__PROBLEM__:
Return, word for word, the lines from the line holding "if empty is" through the line holding "point = shown.matrix_world". Include both end lines and no others.

__GIVEN DATA__:
┌──
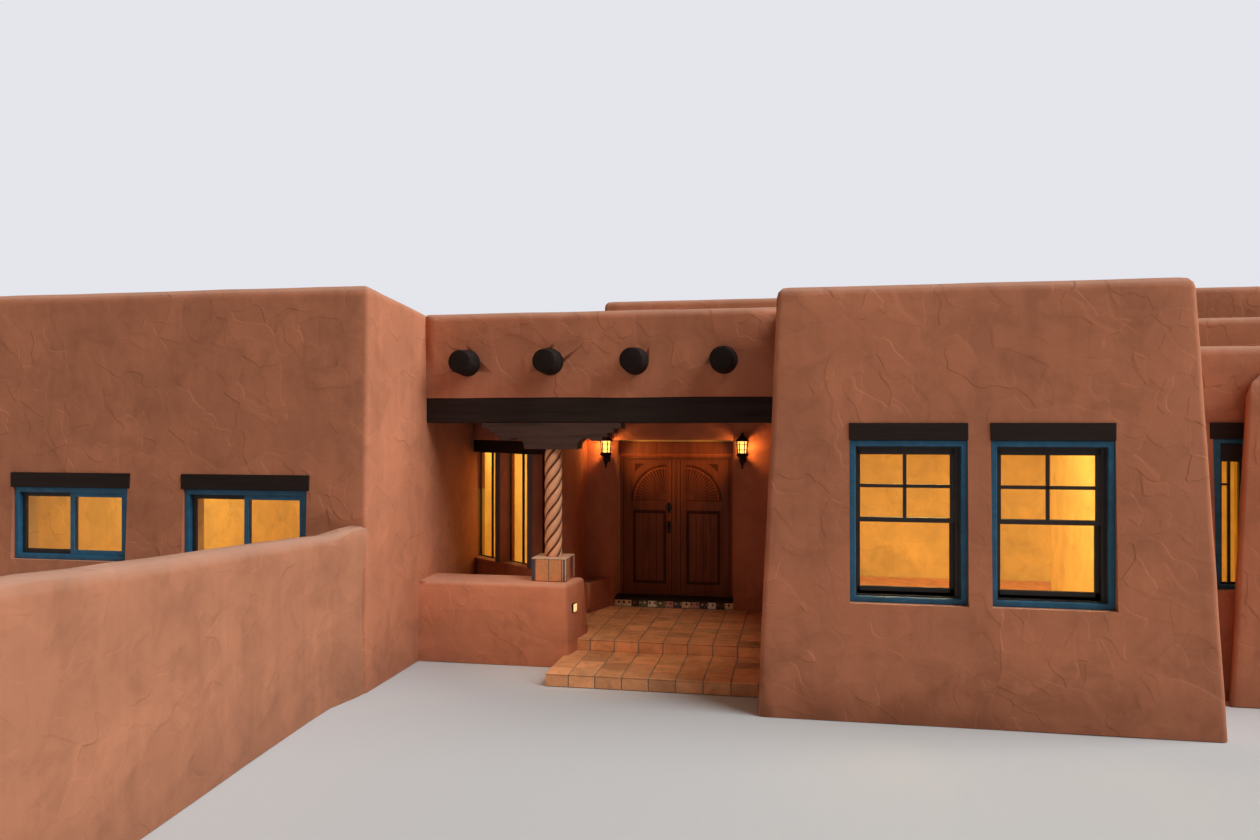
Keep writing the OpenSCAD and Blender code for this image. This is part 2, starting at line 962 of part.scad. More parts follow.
module hall_roof() {
    great_in = great_x0 + wall_t;
    color("#8f6a52")
        difference() {
            union() {
                span(left_x1 - wall_t, end_in, entry_y1, back_y0, roof_z, roof_z + roof_t);
                span(right_x0 + wall_t, right_x1 - wall_t, wing_y0 + wall_t, entry_y1, roof_z,
                    roof_z + roof_t);
                span(great_in, end_in, back_y0, back_y1, roof_z, roof_z + roof_t);
            }
            great_faces();
        }
}

module bay_roof() {
    color("#8f6a52")
        difference() {
            span(right_x1 - wall_t, end_in, bay_y0 + wall_t, entry_y1 - soft_r, bay_roof_z,
                bay_roof_z + roof_t);
            wing_faces();
            block_faces(right_x0, end_x1, entry_y0, back_y1, hall_top);
        }
}

module great_room_roof() {
    color("#8f6a52")
        span(great_x0 + wall_t, end_in, back_y1, great_y1 - wall_t, great_roof_z, great_roof_z + roof_t);
}

// Floors and steps
module house_floor() {
    color("#a05f48")
        linear_extrude(height = floor_z)
            union() {
                rect(left_x0 + wall_t, left_x1 - wall_t, wing_y0 + wall_t, back_y0);
                rect(left_x1 - wall_t, end_in, entry_y1, back_y0);
                intersection() {
                    nook_outline(nook_t);
                    rect(left_x1, nook_x0, nook_b[1], entry_y1);
                }
                rect(right_x0 + wall_t, right_x1 - wall_t, wing_y0 + wall_t, entry_y1);
                rect(right_x1, end_in, bay_y0 + wall_t, entry_y1);
                rect(passage_x0, passage_x1, back_y0, back_y1);
                rect(great_x0 + wall_t, end_in, back_y1, great_y1 - wall_t);
            }
}

module porch_floor() {
    color("#a8603f")
        difference() {
            linear_extrude(height = porch_z)
                union() {
                    difference() {
                        rect(left_x1 - soft_r, right_x0 + soft_r, porch_y0, entry_y0);
                        nook_outline();
                    }
                    rect(-recess_x, recess_x, entry_y0, riser_y);
                }
            wing_faces();
            half_wall_block();
        }
}

module porch_step() {
    color("#a8603f")
        difference() {
            span(right_x0 - step_w, right_x0 + soft_r, porch_y0 - step_d, porch_y0, 0, step_z);
            wing_faces();
            half_wall_block();
        }
}

module door_step() {
    color("#9a7a5f")
        linear_extrude(height = floor_z - sill_t)
            doorway_plan(riser_y);
}

module door_sill() {
    color(timber)
        translate([0, 0, floor_z - sill_t])
            linear_extrude(height = sill_t)
                doorway_plan(riser_y - 20);
}

// Front door
module door_frame() {
    y0 = leaf_t - frame_d;
    y1 = leaf_t;
    color("#3b2619")
        difference() {
            span(-frame_x, frame_x, y0, y1, floor_z, frame_top);
            span(-post_x + stop_w, post_x - stop_w, y0 - 1, y1 + 1, floor_z - 1, head_z - stop_w);
            span(-post_x, post_x, -stop_gap, y1 + 1, floor_z - 1, head_z);
        }
}

// Parts of one leaf, with the carved sun's middle where the stile and the middle rail meet
pocket = 14;
sun_r = leaf_w - stile_w - hinge_stile_w;
sun_z = leaf_h - top_rail - sun_r;

module quarter_disc(r) {
    intersection() {
        circle(r = r, $fn = 96);
        square(r);
    }
}

// A wedge from the corner outwards, between two angles
module wedge(r0, r1, a0, a1) {
    polygon([
        [r0 * cos(a0), r0 * sin(a0)],
        [r1 * cos(a0), r1 * sin(a0)],
        [r1 * cos(a1), r1 * sin(a1)],
        [r0 * cos(a1), r0 * sin(a1)]
    ]);
}

// Quarter sun: a hub and rays that widen to the rim
module quarter_sun(r) {
    step = 90 / rays;
    quarter_disc(0.22 * r);
    for (i = [0 : rays - 1])
        wedge(0.2 * r, 0.95 * r, (i + 0.16) * step, (i + 0.84) * step);
}

// Small carved corner outside the sun's raised band
module corner_pocket() {
    difference() {
        square([sun_r - 30, sun_r + 38]);
        circle(r = sun_r + 125, $fn = 96);
    }
}

// Stands a flat outline up on the leaf, d deep from the face at y
module on_leaf(z, y, d) {
    translate([stile_w, y + d, z])
        rotate([90, 0, 0])
            linear_extrude(height = d)
                children();
}

// One leaf, its meeting edge at x = 0 and running towards +X, its face towards -Y
module leaf() {
    low_h = sun_z - mid_rail - low_rail;
    difference() {
        cube([leaf_w, leaf_t, leaf_h]);
        for (y = [-1, leaf_t - pocket]) {
            on_leaf(sun_z, y, pocket + 1)
                quarter_disc(sun_r);
            on_leaf(low_rail, y, pocket + 1)
                square([sun_r, low_h]);
        }
        on_leaf(sun_z, -1, pocket + 1)
            corner_pocket();
    }
    on_leaf(sun_z, 3, pocket - 2)
        quarter_sun(sun_r);
    on_leaf(low_rail, 5, pocket - 4)
        translate([45, 45])
            square([sun_r - 90, low_h - 90]);
    for (z = [280, leaf_h / 2, leaf_h - 280])
        translate([pin_x - meet_gap / 2, pin_y, z - 50]) {
            cylinder(r = pin_r, h = 100, $fn = 24);
            translate([-40, leaf_t - pin_y, 0])
                cube([40, pin_y - leaf_t, 100]);
        }
}

module door_leaf_right() {
    color("#5a3420")
        translate([meet_gap / 2, 0, leaf_z])
            leaf();
}

module door_leaf_left() {
    color("#5a3420")
        mirror([1, 0, 0])
            translate([meet_gap / 2, 0, leaf_z])
                leaf();
}

// Knocker, lock and inner lever on the left leaf's meeting stile
module door_handle() {
    x = -meet_gap / 2 - 0.7 * stile_w;
    knock_z = floor_z + 1300;
    lock_z = floor_z + 1010;
    color("#1e1b1a") {
        span(x - 22, x + 22, -6, 0, knock_z - 75, knock_z + 75);
        translate([x, -16, knock_z + 10])
            rotate([90, 0, 0])
                rotate_extrude($fn = 48)
                    translate([40, 0])
                        circle(r = 7, $fn = 16);
        span(x - 8, x + 8, -16, -5, knock_z + 40, knock_z + 60);
        for (y = [-8, leaf_t])
            span(x - 25, x + 25, y, y + 8, lock_z - 90, lock_z + 90);
        for (side = [-1, 1])
            translate([x, leaf_t / 2 + side * (leaf_t / 2 + 6), lock_z + 20])
                rotate([-side * 90, 0, 0]) {
                    cylinder(r = 9, h = 40, $fn = 24);
                    translate([0, 0, 40])
                        sphere(r = 25, $fn = 32);
                }
    }
}

// Window joinery
module window_lintels() {
    color(timber) {
        for (p = slider_places)
            at_place(p)
                lintel(slider_w, slider_z + slider_h);
        for (p = tall_places)
            at_place(p)
                lintel(tall_w, tall_z + tall_h, tall_lintel_in);
        at_place(slit_place)
            lintel(slit_w, tall_z + tall_h);
        nook_lintel();
    }
}

module slider_window_frames() {
    color(blue_paint)
        for (p = slider_places)
            at_place(p)
                window_frame(slider_w, slider_h, slider_z, 2);
}

module tall_window_frames() {
    color(blue_paint)
        for (p = tall_places)
            at_place(p)
                window_frame(tall_w, tall_h, tall_z, 1);
}

module narrow_window_frames() {
    color(blue_paint) {
        at_place(slit_place)
            window_frame(slit_w, tall_h, tall_z, 1);
        difference() {
            at_nook()
                for (p = narrow_places)
                    difference() {
                        narrow_box(p, narrow_setback, narrow_d);
                        narrow_lights(p, narrow_setback - 1, narrow_d + 2);
                    }
            wing_faces();
        }
    }
}

module window_glass() {
    color("#f2b65a") {
        for (p = slider_places)
            at_place(p)
                window_pane(slider_w, slider_h, slider_z, 2);
        for (p = tall_places)
            at_place(p)
                window_pane(tall_w, tall_h, tall_z, 1);
        at_place(slit_place)
            window_pane(slit_w, tall_h, tall_z, 1);
        at_nook()
            for (p = narrow_places)
                narrow_lights(p, narrow_setback + narrow_d / 2, glass_t);
    }
}

// Wall lantern, turned in one: tail, drip pan, glass cage, roof and finial
module lantern_profile() {
    r = lantern_d / 2;
    h = lantern_h;
    polygon([
        [0, 0], [0.12 * r, 0], [0.55 * r, 0.33 * h], [0.85 * r, 0.33 * h], [0.85 * r, 0.365 * h],
        [0.55 * r, 0.365 * h], [0.8 * r, 0.75 * h], [r, 0.75 * h], [0.25 * r, 0.92 * h],
        [0.12 * r, 0.94 * h], [0.26 * r, 0.97 * h], [0, h]
    ]);
}

module lantern() {
    back = lantern_d / 2 + 20;
    plate_w = 0.45 * lantern_d;
    arm_z = 0.26 * lantern_h;
    translate([0, -back, 0])
        rotate_extrude($fn = 48)
            lantern_profile();
    span(-plate_w / 2, plate_w / 2, -12, 0, 0.17 * lantern_h, 0.77 * lantern_h);
    span(-10, 10, -back, -6, arm_z - 15, arm_z + 15);
}

module lanterns() {
    color("#2a211b")
        for (x = [-lantern_left, lantern_right])
            translate([x, entry_y0, lantern_z])
                lantern();
}

left_wing_front_wall();
left_wing_outer_wall();
left_wing_inner_wall();
left_wing_back_wall();
nook_front_wall();
nook_side_wall();
entry_wall_left();
entry_wall_right();
entry_wall_head();
porch_parapet();
right_wing_front_wall();
right_wing_inner_wall();
right_wing_outer_wall();
bay_front_wall();
bay_upper_wall();
right_buttress();
right_end_wall();
great_room_front_wall();
great_room_left_wall();
great_room_back_wall();
garden_wall();
porch_half_wall();
porch_bench();
column_plinth();
twisted_column();
corbel();
porch_beam();
vigas();
porch_roof();
left_wing_roof();
hall_roof();
bay_roof();
great_room_roof();
house_floor();
porch_floor();
porch_step();
door_step();
door_sill();
door_frame();
door_leaf_left();
door_leaf_right();
door_handle();
window_lintels();
slider_window_frames();
tall_window_frames();
narrow_window_frames();
window_glass();
lanterns();
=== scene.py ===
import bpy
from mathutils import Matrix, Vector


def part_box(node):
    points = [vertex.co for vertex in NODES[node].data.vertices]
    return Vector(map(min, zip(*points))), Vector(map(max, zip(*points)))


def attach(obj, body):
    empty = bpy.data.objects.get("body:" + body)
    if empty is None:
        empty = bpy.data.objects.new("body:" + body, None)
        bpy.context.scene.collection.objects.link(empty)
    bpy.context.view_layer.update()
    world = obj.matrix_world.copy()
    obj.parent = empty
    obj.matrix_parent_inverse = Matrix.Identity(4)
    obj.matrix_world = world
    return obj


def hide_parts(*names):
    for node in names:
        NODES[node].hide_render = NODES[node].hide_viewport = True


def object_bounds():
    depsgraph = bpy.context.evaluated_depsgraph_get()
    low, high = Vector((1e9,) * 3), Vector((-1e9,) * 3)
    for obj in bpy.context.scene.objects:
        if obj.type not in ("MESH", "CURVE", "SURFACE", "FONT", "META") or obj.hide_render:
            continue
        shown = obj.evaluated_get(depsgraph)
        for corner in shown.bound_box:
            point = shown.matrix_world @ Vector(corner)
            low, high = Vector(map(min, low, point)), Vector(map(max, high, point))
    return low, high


bl_info = {
    "name": "Adobe House",
    "version": (1, 0, 0),
    "blender": (4, 5, 0),
    "location": "View3D > Sidebar > House",
    "description": "Dresses the adobe house with plaster, timber, tiles, windows, doors and lanterns",
    "category": "Object",
}

import math

import bpy
from mathutils import Matrix, Vector, noise

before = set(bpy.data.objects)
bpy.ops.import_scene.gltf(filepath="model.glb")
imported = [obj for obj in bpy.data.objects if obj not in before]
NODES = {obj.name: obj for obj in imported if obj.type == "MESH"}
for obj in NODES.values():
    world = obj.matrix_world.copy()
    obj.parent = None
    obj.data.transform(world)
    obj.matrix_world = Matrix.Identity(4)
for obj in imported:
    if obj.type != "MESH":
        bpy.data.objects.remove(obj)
CAD_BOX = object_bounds()

# Foot lines of the house in metres: the wings, the porch, the bay and the great room
LEFT_X0, LEFT_X1 = -8.22, -2.88
RIGHT_X0, RIGHT_X1 = 1.40, 5.76
END_X = 9.46
GREAT_X0 = -1.85
WING_Y, PORCH_Y, BAY_Y, ENTRY_Y = -4.22, -2.44, -2.75, -0.35
HALL_Y, BACK_Y0, BACK_Y1, GREAT_Y = 0.15, 2.25, 2.73, 7.25
WALL = 0.48
FLOOR_Z, PORCH_Z, STEP_Z = 0.415, 0.28, 0.14
ROOF_Z = 3.913
BATTER = 0.045

# Front of the window nook, from the left wing to its corner
NOOK_A, NOOK_B = Vector((LEFT_X1, -0.711, 0)), Vector((-1.28, -1.947, 0))
NOOK_RUN = (NOOK_B - NOOK_A).length
NOOK_TURN = math.degrees(math.atan2(NOOK_B.y - NOOK_A.y, NOOK_B.x - NOOK_A.x))


def on_nook(share):
    x, y, z = NOOK_A.lerp(NOOK_B, share)
    return x, y, NOOK_TURN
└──
__REPLY__:
    if empty is None:
        empty = bpy.data.objects.new("body:" + body, None)
        bpy.context.scene.collection.objects.link(empty)
    bpy.context.view_layer.update()
    world = obj.matrix_world.copy()
    obj.parent = empty
    obj.matrix_parent_inverse = Matrix.Identity(4)
    obj.matrix_world = world
    return obj


def hide_parts(*names):
    for node in names:
        NODES[node].hide_render = NODES[node].hide_viewport = True


def object_bounds():
    depsgraph = bpy.context.evaluated_depsgraph_get()
    low, high = Vector((1e9,) * 3), Vector((-1e9,) * 3)
    for obj in bpy.context.scene.objects:
        if obj.type not in ("MESH", "CURVE", "SURFACE", "FONT", "META") or obj.hide_render:
            continue
        shown = obj.evaluated_get(depsgraph)
        for corner in shown.bound_box:
            point = shown.matrix_world @ Vector(corner)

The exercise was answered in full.